Why did you substitute the word "players" in place of "authors"? If an author wants to engage in that sort of director level control over a they might want to do that someplace like Lets become a novelist! or an english equivalent like Royal Road where readers of "their" story aren't simply misguided extras who thought they were fellow players & a GM. gamelit & RPGlit are quite popular on both sites.
 

FitzTheRuke

Legend
I've been working on a "better equipment list" to make things for my players to buy. I've found that there are a LOT of magic items whose effects don't seem all that magical to me (I noticed it first in 4e, when my character got a "magic" axe that gave me a 1/encounter power that allowed me to trip a target prone on a successful hit. Isn't that just a "bearded" axe?)

My point being: I'm working on a list of "soft" magic-item like effects that I plan to introduce to the game at lower levels in the form of "quality" or "masterwork" items that simply cost more money than level 1 characters have, but can easily be bought (or found in place of coins) at levels 2-6. THEN I'll start introducing actual magic items that do magical things.

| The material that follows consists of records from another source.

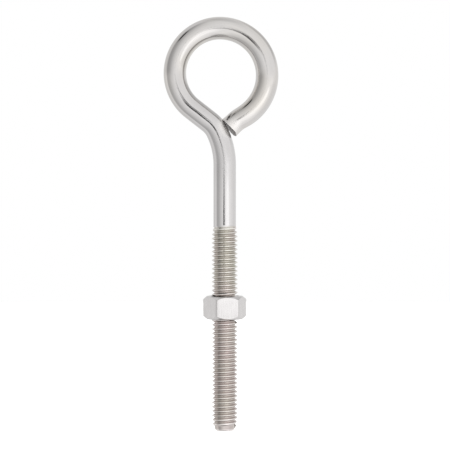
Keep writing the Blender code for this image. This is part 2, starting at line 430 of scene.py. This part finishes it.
def build_rod(drawn, rolled, sheared):
    """The whole bar: blunt end, rolled thread, shank, neck, eye and the sheared tail."""
    skin = Skin()
    angles = [TAU * side / ROD_SIDES for side in range(ROD_SIDES)]
    face = []
    for share, dish in END_RINGS:
        face.append(skin.level_ring(angles, END_FACE_RADIUS * share, 0.0))
        for vertex in face[-1]:
            vertex.co.z = END_DISH * dish
    centre = skin.vertex((0.0, 0.0, END_DISH), (0.0, 0.0, 0.0))
    skin.cap(list(reversed(face[0])), centre, SHEARED)
    skin.loft(face, SHEARED)
    chamfer = [face[-1]]
    for share in END_CHAMFER_SHARES:
        chamfer.append(skin.level_ring(angles, END_FACE_RADIUS + END_CHAMFER * share,
                                       END_CHAMFER * share ** END_CHAMFER_CURVE))
    skin.loft(chamfer, ROLLED)

    profile = thread_profile(THREAD_MINOR_RADIUS, THREAD_MAJOR_RADIUS,
                             THREAD_CREST_SHARE, THREAD_ROOT_SHARE)
    columns = thread_columns(skin, angles, THREAD_START, THREAD_TURNS, profile, rod_thread_radius)
    shank = skin.level_ring(angles, ROD_RADIUS, THREAD_START + (THREAD_TURNS + 1) * PITCH)
    skin_thread(skin, chamfer[-1], columns, shank, len(profile), ROLLED, DRAWN)

    sections = bent_sections()
    bar_length = sections[-1][3]
    cut_normal = Vector((
        math.cos(CUT_HEADING) * math.cos(CUT_TURN),
        -math.sin(CUT_TURN),
        math.sin(CUT_HEADING) * math.cos(CUT_TURN),
    ))
    rings = [shank] + [section_ring(skin, section, bar_length) for section in sections[:-1]]
    end = sections[-1]
    rings.append(section_ring(skin, end, bar_length, 1.0, cut_normal, -CUT_EDGE))
    skin.loft(rings, DRAWN)
    cut = [rings[-1]]
    for share in CUT_RING_SHARES:
        cut.append(section_ring(skin, end, bar_length, share, cut_normal))
    skin.loft(cut, SHEARED)
    skin.cap(cut[-1], skin.vertex((end[0], 0.0, end[1]), (0.0, 0.0, end[3])), SHEARED)
    return skin.finish("bent_rod", [drawn, rolled, sheared], ROD_CREASE)


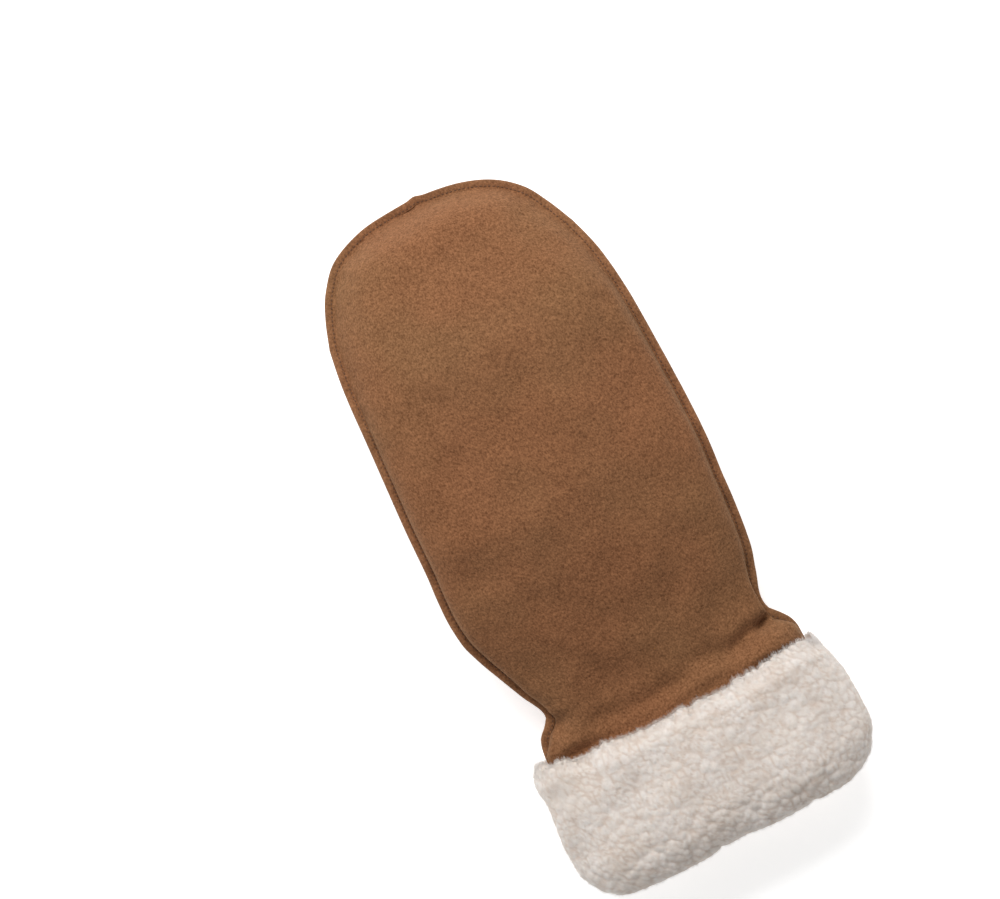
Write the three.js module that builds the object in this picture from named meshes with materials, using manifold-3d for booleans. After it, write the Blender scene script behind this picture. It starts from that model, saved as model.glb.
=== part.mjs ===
// Leather mitten with a turned-up fleece cuff, lying on its palm with the thumb tucked under the fingers.
// Millimetres, +Z up, +Y from the cuff to the fingertips. The origin is on the ground, under the middle.
import * as THREE from 'three';
import { mergeVertices } from 'three/addons/utils/BufferGeometryUtils.js';
import Module from 'manifold-3d';

const wasm = await Module();
wasm.setup();

// Driving dimensions of the hand pocket
const HAND_LENGTH = 210.5;
const PALM_WIDTH = 126.7;
const HAND_THICKNESS = 36;
const WRIST_WIDTH = 98.7;
const BAND_LENGTH = 19;

// Driving dimensions of the thumb, which lies flat under the fingers
const THUMB_LENGTH = 78;
const THUMB_WIDTH = 48;
const THUMB_THICKNESS = 21;

// Driving dimensions of the cuff and its open mouth
const CUFF_LENGTH = 61.5;
const CUFF_WIDTH = 132.5;
const CUFF_THICKNESS = 51;
const CUFF_PRESS = 1.8;
const MOUTH_WIDTH = 102;
const MOUTH_THICKNESS = 21;
const SLOT_DEPTH = 13;

// Leather, seams and clearances
const WALL = 1.6;
const FLANGE = 3.5;
const SEAM_GAP = 0.3;
const SLOT_GAP = 0.35;
const THUMB_REST_GAP = 0.8;
const LUMP_HEIGHT = 1.3;
const LUMP_PITCH = 22;
const PLEAT_HEIGHT = 2.2;
const PLEAT_PITCH = 15;

// Roundness of the leather domes: 2 is an ellipse and more is boxier
const BACK_ROUNDNESS = 2.2;
const PALM_ROUNDNESS = 2.1;
const DOME_STEPS = 12;

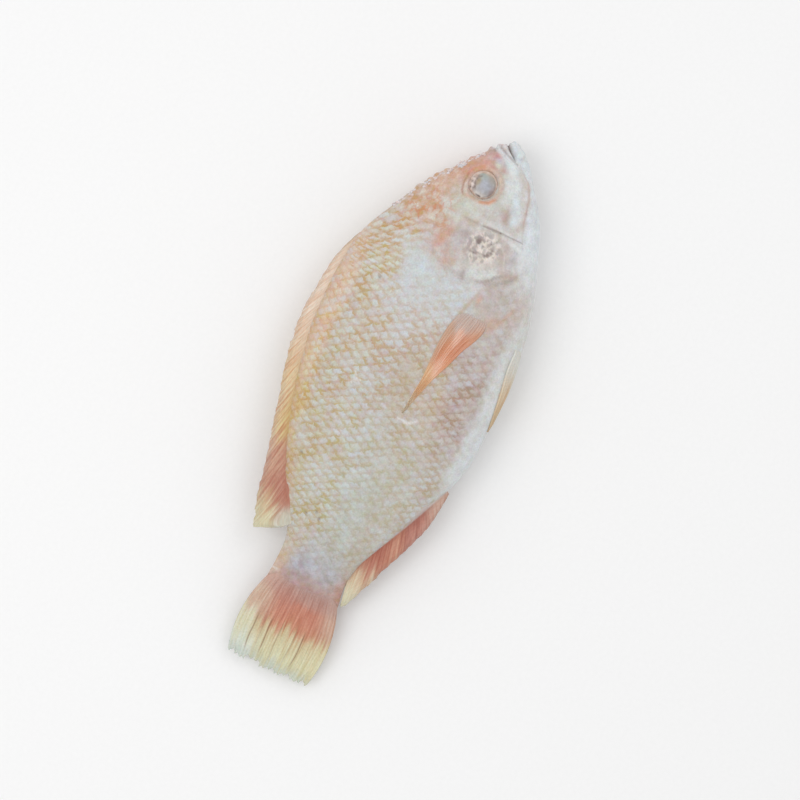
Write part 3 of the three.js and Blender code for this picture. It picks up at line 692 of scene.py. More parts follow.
def body_marks(x, y, points, arc):
    """What each point of the skin carries for the material, and the scales' relief."""
    edge, here = gill_edge(x, y)
    head_from = 192 - 12 * rise(y, 24, 6) - 4 * rise(y, -18, -34)
    scaled = rise(x, head_from, head_from - 7) * (1 - here * rise(edge, 1.1, 0.98))
    scaled *= 0.25 + 0.75 * rise(x, 8, 26)
    scaled *= 1 - 0.8 * rise(y, -30, -42) - 0.45 * spot(x, y, (160, 8), (14, 12))
    scaled *= 1 - 0.6 * spot(x, y, (160, -20), (16, 12)) - 0.55 * spot(x, y, (48, -12), (34, 13))
    scaled *= 1 - 0.65 * spot(x, y, (171, 17), (9, 9))
    scaled *= 1 - 0.5 * spot(x, y, (112, 2), (20, 8)) * (0.5 + grain(points, 9, 2, 16))
    wander = 0.22 * grain(points, 11, 2, 6)
    nape = rise(x, 150, 178) * rise(y, 14, 28)
    # Scales are smaller towards the tail.
    along = np.interp(BODY_LENGTH - x, [0, 122, 182, 260], np.cumsum([0, 122 / 4.8, 60 / 4.3, 78 / 3.8]))
    along = along + wander - nape * (y - 20) / 9.5
    row = arc / (1 + 0.7 * nape) + 0.2 * grain(points, 10, 2, 7)

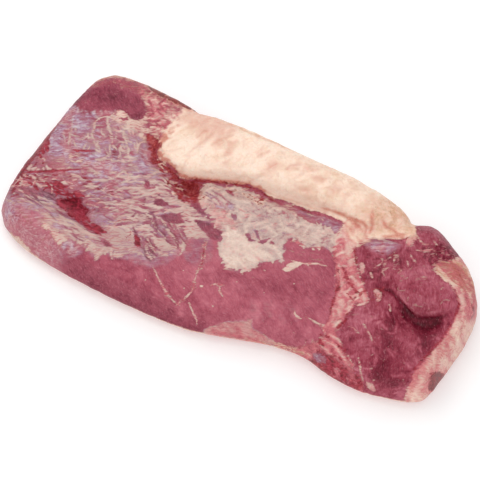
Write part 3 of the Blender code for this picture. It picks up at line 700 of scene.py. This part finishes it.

I get what @DEFCON 1 is saying against the mini-game of treasure tracking, but two things: 1) In the 9 years that 5e has been out, I've had a LOT of players that want to go shopping, but they never find anything worth buying (Except for Studded Leather & Plate) I find that disappointing. And 2) It's been even longer since I've played that mini-game. If the mini-game was ANY GOOD, it might be fun to do. So I'm going to try it.

I'd wait for 2024, but I really doubt that they'll do much to improve it (I suspect that they'll do a little, but that it won't be enough to make my time wasted).